GUÉNAËL METTRAUX, a international criminal defense attorney in the Hague, published a modest proposal regarding the Guantanamo detainees in today’s New York Times: instead of trying the detainees in military commissions or US courts, set up an international tribunal under UN auspices:
Trying these men stateside would necessarily require the compromise of long-cherished principles of American law. Yet continuing to hold them without the prospect of a fair trial or delivering them to undemocratic governments are alternatives not worthy of the Obama administration or of the United States.
America’s own endeavors at Nuremberg offer a way out of this impasse: an international tribunal for detainees. Such a tribunal would allow the Obama administration to finally try these individuals and close down Guantánamo — and it would bring the nation back within the tradition of law and justice that it so forcefully defended six decades ago.
We need not look as far back as Nuremberg. Recent international tribunals for Sierra Leone, Cambodia and Yugoslavia have provided fair trials in challenging political environments to men and women accused of the gravest of crimes. In The Hague right now, an international criminal tribunal is looking into the terrorist attacks that shook Lebanon in 2004 and 2005. This tribunal — created by the United Nations Security Council at the initiative of the United States, among others — provides a ready model of a court capable of dealing with the detainees.
But it does actually matter whether he is talking about a Nuremberg or a hybrid international court similar to those previously set up under the UN. For example, only by confusing the two would he seem so confident an international tribunal would be less, rather than more constrained than US courts on grounds of due process.

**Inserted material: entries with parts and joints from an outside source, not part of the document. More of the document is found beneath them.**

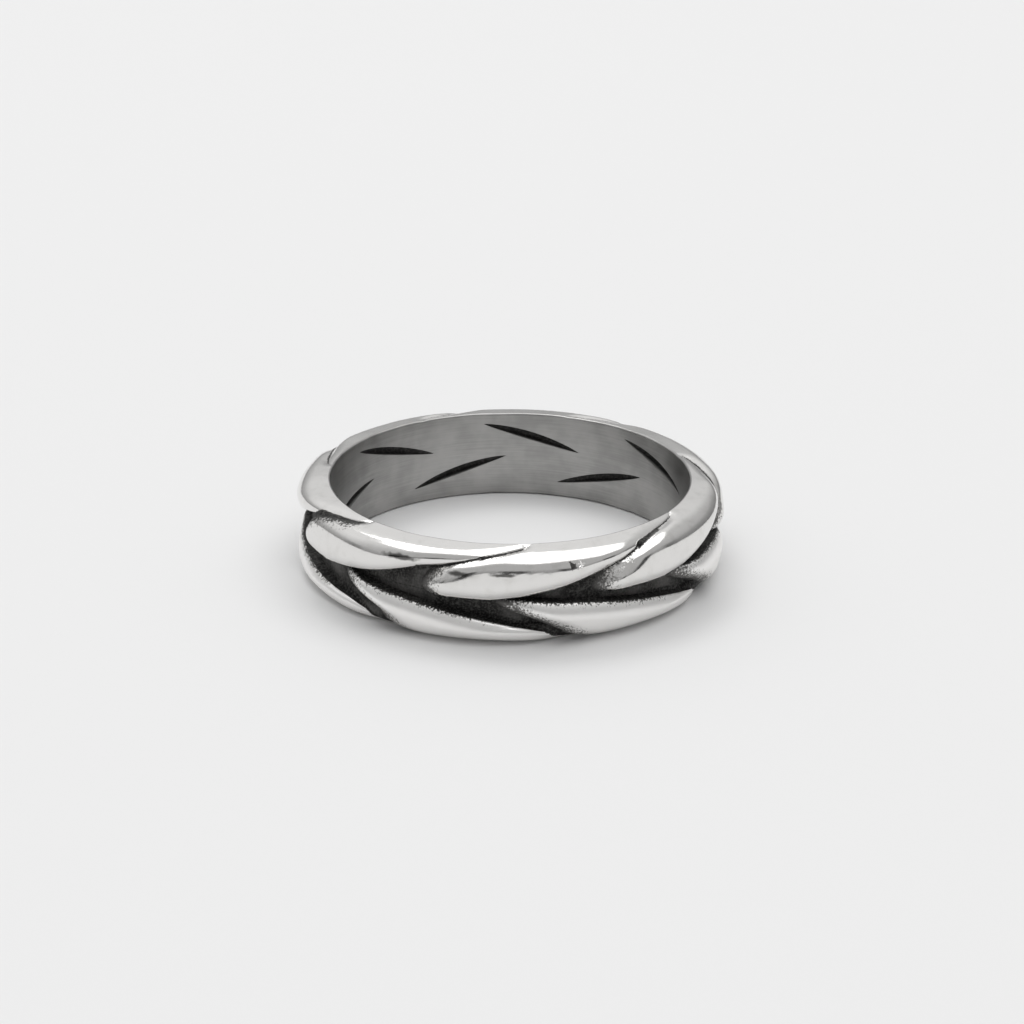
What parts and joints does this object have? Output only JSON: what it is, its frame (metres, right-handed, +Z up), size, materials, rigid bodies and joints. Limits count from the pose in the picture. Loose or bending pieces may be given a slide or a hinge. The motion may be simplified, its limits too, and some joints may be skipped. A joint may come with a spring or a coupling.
{
  "type": "twist ring",
  "caption": "Finger ring whose band is a flat braid of overlapping leaf-shaped strands, polished on top and dark in the gaps.",
  "frame": {"origin": "middle of the bore, at mid-width of the band", "axes": "+Z along the bore, the way the finger goes in; the ring lies on its side with +Z up, and the picture is taken from -Y"},
  "size_m": [0.0228, 0.0228, 0.005],
  "materials": {
    "silver": "polished silver, satin in the bore, oxidised black in the gaps"
  },
  "bodies": {
    "root": {"braided_band": "silver"}
  },
  "joints": []
}
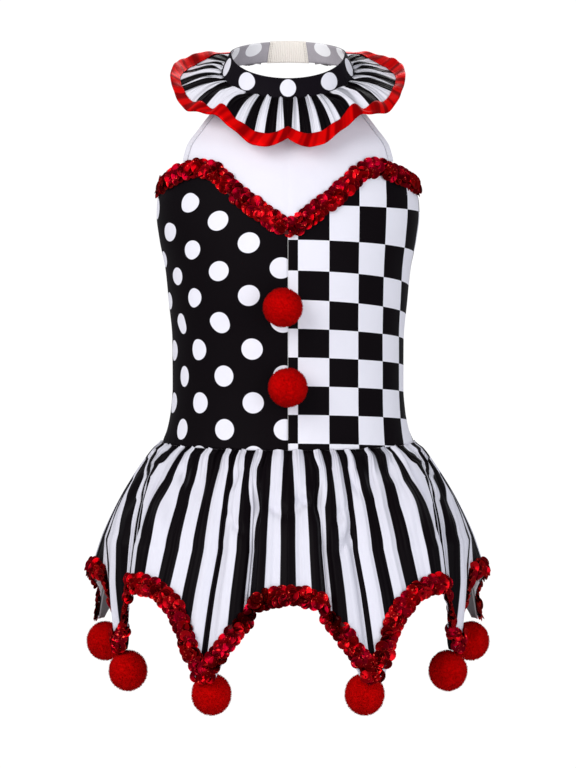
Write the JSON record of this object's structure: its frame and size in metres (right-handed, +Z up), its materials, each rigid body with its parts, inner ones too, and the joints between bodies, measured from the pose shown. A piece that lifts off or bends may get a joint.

Historically speaking, late 20th century tribunals have had higher legal standards than domestic courts, and often more complex ones, sometimes drawing on multiple legal traditions from different countries. (Nuremberg indeed adopted more flexible standards such as, ex-post-facto justice, but this has been widely criticized and corrected in more recent institutions which tend to err on the side of the rule of law.)
Contemporary international tribunals, unlike the Nuremberg and Tokyo tribunals, are also notorious for trying criminals on both sides of a conflict. There are those who would argue that certain US officials should stand trial in the same court for their sins during the same “global war” – just as the ICTY tried and convicted combatants from all sides of the war in ex-Yugoslavia.
If the court Mettraux foresees is indeed another Nuremberg, this would be a significant digression from, rather than an extension of, the normative and legal precedent set by the existing UN and hybrid tribunals set up in the 1990s. I think an international tribunal is a fine idea but I doubt, as he seems to think, that the US can have its cake and eat it too.
What of the practical workings of such a court? Mettraux imagines that:
Those now held in Guantánamo would be placed under international control and their trials held on neutral ground. American and foreign judges and prosecutors with experience in international criminal cases would then be enlisted to provide the expertise required to hear these types of criminal cases. As with the Special Tribunal for Lebanon, it would be paid for by a combination of American contributions and voluntary donations from other nations.
Law professor Michael Kelly, blogging at the Jurist, is skeptical that this would be as easy as it sounds:
“Placing it in Afghanistan (where most of the detainees were captured) would be problematic for obvious reasons. So to would be staffing it with a blend of local and international specialists. Afghanistan is barren of an effective bench and bar.”
But Kelly doesn’t oppose the idea in principle. And he raises another interesting point: the importance of incorporating Islamic jurisprudence into the Statute:
“Participation from the Islamic legal world in the development and functioning of international criminal law institutions is meager. Buy-in from that sector would be critical to the tribunal’s legitimacy. Geographic placement in Cairo instead of The Hague would also be a symbolic and meaningful gesture. The well-developed lawyer class in Egypt could be tapped to assist, as well as the penal system – keeping Islamic convicts in jail in an Islamic country.”
But Kelly cautions against idealism about the process, and I concur. It’s a good idea, but let’s not treat it at any kind of an easy solution – legally, logistically, financially or politically.
Still, to paraphrase both Winston Churchill and Gary Bass, international tribunals are a bit like democracy: the worst form of post-war justice in the world… except every other kind.